--- What the exercise asks ---
Below are entries. Copy exactly the lines running from the line that holds "box = body.Shape.BoundBox" to the line that holds "FACE_Z = ring_high[2]", with both ends included.

— START OF Stored rows —

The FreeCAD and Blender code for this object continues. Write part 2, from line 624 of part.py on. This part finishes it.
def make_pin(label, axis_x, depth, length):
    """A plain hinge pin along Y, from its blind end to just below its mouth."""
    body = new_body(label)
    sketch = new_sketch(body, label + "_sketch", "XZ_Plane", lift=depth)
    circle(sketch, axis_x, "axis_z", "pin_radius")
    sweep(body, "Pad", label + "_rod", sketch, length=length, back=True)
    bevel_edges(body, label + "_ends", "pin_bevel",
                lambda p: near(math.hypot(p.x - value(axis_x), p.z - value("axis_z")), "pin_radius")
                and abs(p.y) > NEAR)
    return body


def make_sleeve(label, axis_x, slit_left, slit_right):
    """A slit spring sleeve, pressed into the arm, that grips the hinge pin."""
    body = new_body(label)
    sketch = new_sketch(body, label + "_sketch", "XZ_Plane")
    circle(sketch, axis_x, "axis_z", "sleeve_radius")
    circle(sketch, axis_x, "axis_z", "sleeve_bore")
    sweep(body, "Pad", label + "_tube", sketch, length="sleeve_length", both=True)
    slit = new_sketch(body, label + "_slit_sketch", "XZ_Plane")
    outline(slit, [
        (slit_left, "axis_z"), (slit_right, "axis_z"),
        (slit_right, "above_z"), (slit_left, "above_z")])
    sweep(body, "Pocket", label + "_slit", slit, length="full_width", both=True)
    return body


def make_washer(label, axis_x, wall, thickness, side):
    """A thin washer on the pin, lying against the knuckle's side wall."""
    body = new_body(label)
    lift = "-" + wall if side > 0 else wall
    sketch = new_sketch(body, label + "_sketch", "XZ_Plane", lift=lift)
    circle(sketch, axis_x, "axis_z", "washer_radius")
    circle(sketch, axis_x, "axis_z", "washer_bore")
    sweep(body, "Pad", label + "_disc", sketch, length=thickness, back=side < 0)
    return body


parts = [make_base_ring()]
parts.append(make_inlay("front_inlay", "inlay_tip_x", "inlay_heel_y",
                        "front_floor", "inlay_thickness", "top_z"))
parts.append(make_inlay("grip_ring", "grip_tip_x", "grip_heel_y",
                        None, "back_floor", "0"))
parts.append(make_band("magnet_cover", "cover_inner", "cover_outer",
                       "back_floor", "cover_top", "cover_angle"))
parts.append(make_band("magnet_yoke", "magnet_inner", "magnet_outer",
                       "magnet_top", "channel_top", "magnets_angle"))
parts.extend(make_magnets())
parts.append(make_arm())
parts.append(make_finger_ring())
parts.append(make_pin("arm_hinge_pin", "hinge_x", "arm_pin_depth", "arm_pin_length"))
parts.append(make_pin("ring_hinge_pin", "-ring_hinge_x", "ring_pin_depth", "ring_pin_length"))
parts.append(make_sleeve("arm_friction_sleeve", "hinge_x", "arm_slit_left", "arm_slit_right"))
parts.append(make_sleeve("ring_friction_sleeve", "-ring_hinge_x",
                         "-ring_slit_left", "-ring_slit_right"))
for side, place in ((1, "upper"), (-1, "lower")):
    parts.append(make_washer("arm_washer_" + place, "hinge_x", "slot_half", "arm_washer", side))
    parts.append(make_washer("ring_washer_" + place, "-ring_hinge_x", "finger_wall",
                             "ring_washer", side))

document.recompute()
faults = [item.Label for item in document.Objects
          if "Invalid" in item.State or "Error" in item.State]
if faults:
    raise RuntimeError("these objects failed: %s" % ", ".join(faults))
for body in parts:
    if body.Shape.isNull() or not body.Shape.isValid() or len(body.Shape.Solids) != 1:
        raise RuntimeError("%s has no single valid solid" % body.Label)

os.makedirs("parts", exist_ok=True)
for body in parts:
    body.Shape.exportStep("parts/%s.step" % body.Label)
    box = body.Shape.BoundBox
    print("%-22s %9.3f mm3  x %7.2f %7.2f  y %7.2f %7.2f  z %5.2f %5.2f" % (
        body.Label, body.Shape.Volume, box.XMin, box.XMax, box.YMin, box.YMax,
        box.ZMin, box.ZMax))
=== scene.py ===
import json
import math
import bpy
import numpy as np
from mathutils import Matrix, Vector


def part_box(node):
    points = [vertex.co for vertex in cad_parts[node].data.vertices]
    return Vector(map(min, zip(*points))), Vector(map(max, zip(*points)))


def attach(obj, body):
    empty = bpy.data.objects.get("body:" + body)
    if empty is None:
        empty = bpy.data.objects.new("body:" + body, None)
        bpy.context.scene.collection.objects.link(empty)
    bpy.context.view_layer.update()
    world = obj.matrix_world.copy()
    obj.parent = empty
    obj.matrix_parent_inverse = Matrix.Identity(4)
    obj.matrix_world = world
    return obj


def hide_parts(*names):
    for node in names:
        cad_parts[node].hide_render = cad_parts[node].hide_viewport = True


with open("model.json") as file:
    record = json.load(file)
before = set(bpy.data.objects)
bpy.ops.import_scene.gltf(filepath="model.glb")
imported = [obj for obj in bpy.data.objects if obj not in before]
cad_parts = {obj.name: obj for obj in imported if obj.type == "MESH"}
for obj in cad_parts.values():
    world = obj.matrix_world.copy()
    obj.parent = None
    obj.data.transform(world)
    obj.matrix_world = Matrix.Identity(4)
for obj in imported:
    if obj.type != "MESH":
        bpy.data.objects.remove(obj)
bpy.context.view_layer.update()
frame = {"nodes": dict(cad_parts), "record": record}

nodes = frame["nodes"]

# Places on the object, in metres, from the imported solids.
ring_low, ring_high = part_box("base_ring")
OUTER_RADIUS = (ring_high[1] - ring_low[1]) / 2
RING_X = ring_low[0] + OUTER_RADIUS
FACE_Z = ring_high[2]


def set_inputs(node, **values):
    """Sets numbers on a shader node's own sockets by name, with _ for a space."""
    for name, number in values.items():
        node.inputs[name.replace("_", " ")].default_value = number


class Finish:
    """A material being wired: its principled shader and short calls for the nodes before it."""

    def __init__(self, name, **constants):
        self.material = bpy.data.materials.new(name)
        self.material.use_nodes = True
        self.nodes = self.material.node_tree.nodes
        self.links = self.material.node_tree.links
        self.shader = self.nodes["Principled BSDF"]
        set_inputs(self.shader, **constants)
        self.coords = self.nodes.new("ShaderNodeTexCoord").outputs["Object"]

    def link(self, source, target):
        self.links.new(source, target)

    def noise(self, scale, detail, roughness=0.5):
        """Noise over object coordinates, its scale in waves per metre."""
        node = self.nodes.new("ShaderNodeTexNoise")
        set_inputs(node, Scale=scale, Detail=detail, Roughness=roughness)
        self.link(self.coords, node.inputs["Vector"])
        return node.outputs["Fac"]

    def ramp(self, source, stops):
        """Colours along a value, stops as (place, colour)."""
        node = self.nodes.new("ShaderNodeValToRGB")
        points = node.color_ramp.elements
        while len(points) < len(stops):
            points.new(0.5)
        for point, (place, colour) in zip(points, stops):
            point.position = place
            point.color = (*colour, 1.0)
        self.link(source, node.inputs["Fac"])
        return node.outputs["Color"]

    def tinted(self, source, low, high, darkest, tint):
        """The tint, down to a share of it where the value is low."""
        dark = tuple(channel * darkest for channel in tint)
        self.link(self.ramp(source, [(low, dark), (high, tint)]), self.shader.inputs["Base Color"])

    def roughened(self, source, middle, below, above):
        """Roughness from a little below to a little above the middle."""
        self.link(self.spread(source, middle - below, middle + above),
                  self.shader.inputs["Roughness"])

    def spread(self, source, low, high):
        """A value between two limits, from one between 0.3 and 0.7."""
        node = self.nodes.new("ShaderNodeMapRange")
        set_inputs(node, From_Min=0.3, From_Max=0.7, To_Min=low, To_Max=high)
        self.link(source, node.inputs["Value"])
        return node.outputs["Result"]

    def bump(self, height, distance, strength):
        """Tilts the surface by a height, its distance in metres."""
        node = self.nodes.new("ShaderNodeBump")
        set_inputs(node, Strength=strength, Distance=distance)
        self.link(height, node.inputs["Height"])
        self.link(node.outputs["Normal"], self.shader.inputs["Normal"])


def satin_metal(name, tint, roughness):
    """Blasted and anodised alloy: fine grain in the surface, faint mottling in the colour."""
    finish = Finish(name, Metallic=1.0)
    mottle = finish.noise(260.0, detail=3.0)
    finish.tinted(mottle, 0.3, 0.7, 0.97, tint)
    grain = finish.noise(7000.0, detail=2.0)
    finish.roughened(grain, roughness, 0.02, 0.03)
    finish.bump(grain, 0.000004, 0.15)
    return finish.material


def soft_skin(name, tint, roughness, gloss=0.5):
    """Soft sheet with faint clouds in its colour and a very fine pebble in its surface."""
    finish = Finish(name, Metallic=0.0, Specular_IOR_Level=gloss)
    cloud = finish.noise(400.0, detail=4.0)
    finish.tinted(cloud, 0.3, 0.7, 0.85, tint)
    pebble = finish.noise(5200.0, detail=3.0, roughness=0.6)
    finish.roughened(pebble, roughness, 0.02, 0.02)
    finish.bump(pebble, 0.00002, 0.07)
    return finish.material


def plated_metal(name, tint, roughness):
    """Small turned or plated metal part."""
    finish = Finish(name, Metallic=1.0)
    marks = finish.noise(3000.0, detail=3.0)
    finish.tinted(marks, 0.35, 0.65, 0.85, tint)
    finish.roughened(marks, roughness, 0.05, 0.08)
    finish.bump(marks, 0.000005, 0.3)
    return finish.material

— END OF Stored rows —
— START OF Stored rows —

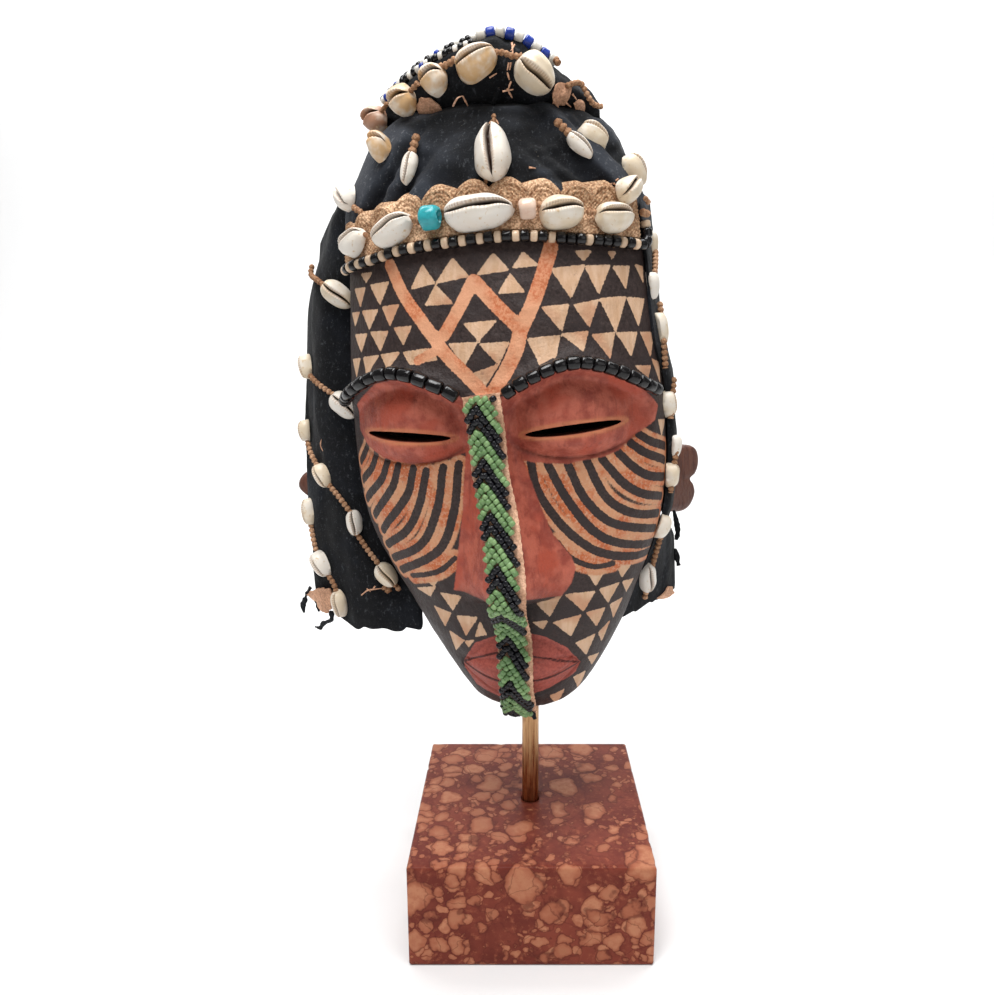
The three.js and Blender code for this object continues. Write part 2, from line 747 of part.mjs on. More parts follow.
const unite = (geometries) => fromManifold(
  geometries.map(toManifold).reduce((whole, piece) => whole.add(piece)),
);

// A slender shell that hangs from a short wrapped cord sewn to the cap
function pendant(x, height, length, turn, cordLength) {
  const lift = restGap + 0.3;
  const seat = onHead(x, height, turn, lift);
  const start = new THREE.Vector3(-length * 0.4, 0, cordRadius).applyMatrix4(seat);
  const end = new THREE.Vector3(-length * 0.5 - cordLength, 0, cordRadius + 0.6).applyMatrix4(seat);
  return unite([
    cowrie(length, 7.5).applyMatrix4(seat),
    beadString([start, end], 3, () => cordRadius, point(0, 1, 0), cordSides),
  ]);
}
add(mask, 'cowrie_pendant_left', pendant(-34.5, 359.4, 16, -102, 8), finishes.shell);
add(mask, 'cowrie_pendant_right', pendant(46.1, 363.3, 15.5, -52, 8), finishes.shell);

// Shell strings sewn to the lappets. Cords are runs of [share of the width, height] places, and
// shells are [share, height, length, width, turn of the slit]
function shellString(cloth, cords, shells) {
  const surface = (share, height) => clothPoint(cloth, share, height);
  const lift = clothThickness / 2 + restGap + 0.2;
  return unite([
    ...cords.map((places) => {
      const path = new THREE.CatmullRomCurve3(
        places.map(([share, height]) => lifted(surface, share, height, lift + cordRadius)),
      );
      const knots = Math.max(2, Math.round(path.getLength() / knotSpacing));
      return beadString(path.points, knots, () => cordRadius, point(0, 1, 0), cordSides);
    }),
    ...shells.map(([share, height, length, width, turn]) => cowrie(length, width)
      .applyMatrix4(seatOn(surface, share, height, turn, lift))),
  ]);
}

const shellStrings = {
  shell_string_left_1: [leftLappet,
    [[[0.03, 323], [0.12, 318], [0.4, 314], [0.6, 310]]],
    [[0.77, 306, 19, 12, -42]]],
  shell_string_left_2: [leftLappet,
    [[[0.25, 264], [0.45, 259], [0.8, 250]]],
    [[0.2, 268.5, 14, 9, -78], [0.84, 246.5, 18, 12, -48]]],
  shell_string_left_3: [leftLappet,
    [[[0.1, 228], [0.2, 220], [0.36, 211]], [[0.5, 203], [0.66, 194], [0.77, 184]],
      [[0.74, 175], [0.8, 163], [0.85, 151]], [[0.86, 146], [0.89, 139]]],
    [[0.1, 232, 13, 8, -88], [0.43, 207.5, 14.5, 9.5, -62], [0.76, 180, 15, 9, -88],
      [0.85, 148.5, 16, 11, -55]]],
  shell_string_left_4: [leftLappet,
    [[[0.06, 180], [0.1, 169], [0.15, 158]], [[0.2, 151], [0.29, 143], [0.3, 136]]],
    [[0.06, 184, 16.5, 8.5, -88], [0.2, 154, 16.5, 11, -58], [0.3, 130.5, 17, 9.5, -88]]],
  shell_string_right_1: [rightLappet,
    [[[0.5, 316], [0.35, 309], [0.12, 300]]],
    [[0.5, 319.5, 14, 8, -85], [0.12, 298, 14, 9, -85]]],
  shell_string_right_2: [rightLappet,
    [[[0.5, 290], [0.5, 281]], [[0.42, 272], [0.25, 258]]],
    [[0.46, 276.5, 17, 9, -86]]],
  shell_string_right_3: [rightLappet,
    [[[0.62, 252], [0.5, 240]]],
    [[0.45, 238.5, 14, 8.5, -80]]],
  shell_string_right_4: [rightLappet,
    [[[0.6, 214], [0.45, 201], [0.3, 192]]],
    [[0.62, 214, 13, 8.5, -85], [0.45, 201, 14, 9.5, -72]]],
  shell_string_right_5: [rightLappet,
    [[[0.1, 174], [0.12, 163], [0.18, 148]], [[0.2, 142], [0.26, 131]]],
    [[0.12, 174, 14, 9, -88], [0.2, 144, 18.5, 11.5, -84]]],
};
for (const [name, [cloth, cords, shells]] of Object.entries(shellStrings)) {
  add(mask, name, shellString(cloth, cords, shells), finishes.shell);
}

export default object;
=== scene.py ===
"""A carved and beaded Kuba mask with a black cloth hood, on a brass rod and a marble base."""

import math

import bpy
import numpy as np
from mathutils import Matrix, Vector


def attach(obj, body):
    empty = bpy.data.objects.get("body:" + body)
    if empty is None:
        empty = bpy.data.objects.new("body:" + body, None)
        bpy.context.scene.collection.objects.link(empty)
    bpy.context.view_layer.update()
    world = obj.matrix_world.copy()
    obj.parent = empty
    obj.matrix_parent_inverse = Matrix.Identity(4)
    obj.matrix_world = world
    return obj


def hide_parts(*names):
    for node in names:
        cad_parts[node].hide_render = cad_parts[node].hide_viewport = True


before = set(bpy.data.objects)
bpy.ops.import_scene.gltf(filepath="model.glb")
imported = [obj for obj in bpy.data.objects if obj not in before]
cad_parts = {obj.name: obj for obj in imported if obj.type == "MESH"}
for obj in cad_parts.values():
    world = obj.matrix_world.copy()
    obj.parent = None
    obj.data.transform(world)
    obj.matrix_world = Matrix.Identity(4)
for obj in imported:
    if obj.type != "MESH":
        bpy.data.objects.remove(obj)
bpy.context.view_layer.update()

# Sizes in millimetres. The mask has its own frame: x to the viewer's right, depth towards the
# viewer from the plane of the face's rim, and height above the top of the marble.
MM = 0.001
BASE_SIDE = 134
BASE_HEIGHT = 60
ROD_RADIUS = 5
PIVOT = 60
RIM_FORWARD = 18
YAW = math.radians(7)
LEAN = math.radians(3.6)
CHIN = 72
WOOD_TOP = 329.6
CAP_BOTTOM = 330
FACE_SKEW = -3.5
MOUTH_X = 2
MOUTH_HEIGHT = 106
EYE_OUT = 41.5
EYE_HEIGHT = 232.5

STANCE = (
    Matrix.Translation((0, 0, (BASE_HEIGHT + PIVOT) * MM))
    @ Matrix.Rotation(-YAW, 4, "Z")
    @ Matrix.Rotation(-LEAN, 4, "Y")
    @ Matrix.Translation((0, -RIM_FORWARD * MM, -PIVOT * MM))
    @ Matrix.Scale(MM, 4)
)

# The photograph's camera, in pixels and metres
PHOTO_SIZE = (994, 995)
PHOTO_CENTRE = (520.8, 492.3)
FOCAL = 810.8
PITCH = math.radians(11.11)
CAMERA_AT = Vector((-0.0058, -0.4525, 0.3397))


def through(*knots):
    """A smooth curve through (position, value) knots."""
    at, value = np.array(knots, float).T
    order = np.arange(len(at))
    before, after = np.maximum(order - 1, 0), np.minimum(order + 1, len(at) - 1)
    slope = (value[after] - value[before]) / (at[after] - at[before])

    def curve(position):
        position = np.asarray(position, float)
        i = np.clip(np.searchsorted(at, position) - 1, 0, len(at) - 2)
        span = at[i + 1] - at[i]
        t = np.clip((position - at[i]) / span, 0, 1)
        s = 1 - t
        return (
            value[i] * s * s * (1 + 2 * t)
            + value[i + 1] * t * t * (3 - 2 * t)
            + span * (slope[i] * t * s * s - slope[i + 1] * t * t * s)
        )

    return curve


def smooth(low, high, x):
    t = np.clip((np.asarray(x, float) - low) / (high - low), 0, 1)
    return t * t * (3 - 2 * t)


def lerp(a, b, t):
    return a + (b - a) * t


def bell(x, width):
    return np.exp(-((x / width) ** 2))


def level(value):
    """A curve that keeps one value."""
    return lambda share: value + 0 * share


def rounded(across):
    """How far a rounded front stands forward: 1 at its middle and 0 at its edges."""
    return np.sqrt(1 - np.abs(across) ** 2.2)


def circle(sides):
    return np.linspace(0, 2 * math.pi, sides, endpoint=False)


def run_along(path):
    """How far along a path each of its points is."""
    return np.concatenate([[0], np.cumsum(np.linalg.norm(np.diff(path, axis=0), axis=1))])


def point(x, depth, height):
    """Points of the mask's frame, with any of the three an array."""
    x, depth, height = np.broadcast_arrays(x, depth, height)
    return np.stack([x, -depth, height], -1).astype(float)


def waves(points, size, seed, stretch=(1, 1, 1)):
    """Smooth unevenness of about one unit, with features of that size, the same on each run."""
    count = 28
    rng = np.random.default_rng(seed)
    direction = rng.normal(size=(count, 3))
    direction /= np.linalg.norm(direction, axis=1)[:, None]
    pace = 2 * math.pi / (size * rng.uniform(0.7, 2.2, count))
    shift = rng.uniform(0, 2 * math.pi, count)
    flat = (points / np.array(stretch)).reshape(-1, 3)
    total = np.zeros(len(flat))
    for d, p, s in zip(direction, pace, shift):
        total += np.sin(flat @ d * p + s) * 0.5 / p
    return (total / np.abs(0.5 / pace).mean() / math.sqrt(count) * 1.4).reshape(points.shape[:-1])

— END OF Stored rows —

--- Result below ---
    box = body.Shape.BoundBox
    print("%-22s %9.3f mm3  x %7.2f %7.2f  y %7.2f %7.2f  z %5.2f %5.2f" % (
        body.Label, body.Shape.Volume, box.XMin, box.XMax, box.YMin, box.YMax,
        box.ZMin, box.ZMax))
=== scene.py ===
import json
import math
import bpy
import numpy as np
from mathutils import Matrix, Vector


def part_box(node):
    points = [vertex.co for vertex in cad_parts[node].data.vertices]
    return Vector(map(min, zip(*points))), Vector(map(max, zip(*points)))


def attach(obj, body):
    empty = bpy.data.objects.get("body:" + body)
    if empty is None:
        empty = bpy.data.objects.new("body:" + body, None)
        bpy.context.scene.collection.objects.link(empty)
    bpy.context.view_layer.update()
    world = obj.matrix_world.copy()
    obj.parent = empty
    obj.matrix_parent_inverse = Matrix.Identity(4)
    obj.matrix_world = world
    return obj


def hide_parts(*names):
    for node in names:
        cad_parts[node].hide_render = cad_parts[node].hide_viewport = True


with open("model.json") as file:
    record = json.load(file)
before = set(bpy.data.objects)
bpy.ops.import_scene.gltf(filepath="model.glb")
imported = [obj for obj in bpy.data.objects if obj not in before]
cad_parts = {obj.name: obj for obj in imported if obj.type == "MESH"}
for obj in cad_parts.values():
    world = obj.matrix_world.copy()
    obj.parent = None
    obj.data.transform(world)
    obj.matrix_world = Matrix.Identity(4)
for obj in imported:
    if obj.type != "MESH":
        bpy.data.objects.remove(obj)
bpy.context.view_layer.update()
frame = {"nodes": dict(cad_parts), "record": record}

nodes = frame["nodes"]

# Places on the object, in metres, from the imported solids.
ring_low, ring_high = part_box("base_ring")
OUTER_RADIUS = (ring_high[1] - ring_low[1]) / 2
RING_X = ring_low[0] + OUTER_RADIUS
FACE_Z = ring_high[2]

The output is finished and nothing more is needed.